Chaos w Kirgistanie; opozycja: fałszują wybory
Z trwających w Kirgistanie wyborów prezydenckich wycofali się dwaj kandydaci: opozycyjny - Ałmazbek Atambajew i niezależny - Żeniszbek Nazaralijew. W prezydenckim wyścigu pozostali czterej inni, w tym urzędujący szef państwa Kurmanbek Bakijew, którego zwycięstwo jest powszechnie oczekiwane.
23.07.2009 | aktual.: 23.07.2009 16:24
- Ze względu na masowe oszustwa wyborcze żądamy wstrzymania tych wyborów i przeprowadzenia nowych - oznajmił Atambajew, szef partii socjaldemokratycznej i główny kandydat opozycji. Wycofamy wszystkich naszych obserwatorów z lokali wyborczych i zażądamy, by rezultaty głosowania były uznane za nieważne - zapowiedział.
Już kilka godzin po rozpoczęciu głosowania partia Atambajewa ogłosiła, że doszło do "masowych oszustw w całej republice". W mieście Bałykczi zwolennicy opozycji zebrali się na manifestacji. Milicja rozpędziła tłum pałkami i strzałami w powietrze.
Władze stolicy kraju - Biszkeku wprowadziły w czwartek zakaz akcji i imprez, twierdząc, że naruszyłyby one ordynację wyborczą. Opozycja zaplanowała na godz. 22 (18 czasu polskiego) koncert w centrum miasta.
Jeszcze przed wyborami koalicja partii opozycyjnych Zjednoczony Ruch Ludowy wezwała do kontestowania wyniku wyborów w przypadku przegranej i do wyjścia na ulice w razie potrzeby. Lokale wyborcze zostaną zamknięte o godz. 20 czasu lokalnego (16 czasu lokalnego).
Po wycofaniu się Atambajewa i Nazaralijewa Centralna Komisja Wyborcza oznajmiła, że wybory są nadal ważne. Według CKW rezygnacja obu pretendentów jest sprzeczna z prawem, bo zgodnie z nim powinna nastąpić nie później niż trzy dni przed wyborami.
Ewentualne niepokoje powyborcze w Kirgistanie byłyby niemile widziane przez USA i Rosję. Dla Amerykanów baza wojskowa Manas pod Biszkekiem jest kluczowa dla wsparcia operacji w Afganistanie. Rosja utrzymuje w Kirgistanie bazę lotniczą i według niektórych doniesień planuje otwarcie drugiej bazy wojskowej.

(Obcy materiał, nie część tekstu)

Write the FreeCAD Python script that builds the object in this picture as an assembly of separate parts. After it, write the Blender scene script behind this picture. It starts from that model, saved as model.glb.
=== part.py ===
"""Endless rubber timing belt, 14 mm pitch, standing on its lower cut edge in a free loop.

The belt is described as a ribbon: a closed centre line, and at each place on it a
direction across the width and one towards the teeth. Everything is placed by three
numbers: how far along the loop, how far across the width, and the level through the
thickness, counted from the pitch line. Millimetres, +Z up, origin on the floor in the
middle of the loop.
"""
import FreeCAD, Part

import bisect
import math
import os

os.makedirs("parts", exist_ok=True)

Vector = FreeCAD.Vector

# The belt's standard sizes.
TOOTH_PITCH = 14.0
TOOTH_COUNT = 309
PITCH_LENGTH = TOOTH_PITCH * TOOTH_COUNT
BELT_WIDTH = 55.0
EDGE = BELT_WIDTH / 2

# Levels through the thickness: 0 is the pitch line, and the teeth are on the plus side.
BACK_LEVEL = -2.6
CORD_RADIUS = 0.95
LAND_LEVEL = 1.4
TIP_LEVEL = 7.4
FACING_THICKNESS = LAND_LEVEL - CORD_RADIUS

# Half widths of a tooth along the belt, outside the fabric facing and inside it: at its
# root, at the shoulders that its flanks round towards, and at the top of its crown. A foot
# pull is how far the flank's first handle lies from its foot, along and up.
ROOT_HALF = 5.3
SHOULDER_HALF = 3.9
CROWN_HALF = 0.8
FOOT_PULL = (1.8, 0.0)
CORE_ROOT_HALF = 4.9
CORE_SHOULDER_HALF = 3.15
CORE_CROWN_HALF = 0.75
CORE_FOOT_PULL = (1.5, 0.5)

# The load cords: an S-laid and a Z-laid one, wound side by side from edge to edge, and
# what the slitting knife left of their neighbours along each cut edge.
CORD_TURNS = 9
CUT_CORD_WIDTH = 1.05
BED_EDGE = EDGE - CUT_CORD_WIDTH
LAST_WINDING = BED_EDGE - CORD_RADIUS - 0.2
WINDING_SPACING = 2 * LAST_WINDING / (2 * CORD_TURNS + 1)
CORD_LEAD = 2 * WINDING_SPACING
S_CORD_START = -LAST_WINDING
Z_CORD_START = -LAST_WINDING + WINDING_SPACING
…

Sam prezydent Bakijew doszedł do władzy na fali tzw. tulipanowej rewolucji - gwałtownych protestów po wyborach w 2005 roku. Na początku rządów miał opinię względnego liberała na tle innych przywódców krajów Azji Centralnej. Jednak opozycja oskarża go o przykręcanie śruby i uciszanie przeciwników politycznych, czemu prezydent zaprzecza.
Organizacja Bezpieczeństwa i Współpracy w Europie poprzednie wybory w Kirgistanie uznała za względnie wolne i uczciwe. Tym razem już doniesiono o naruszeniach i tegoroczna ocena może być surowsza.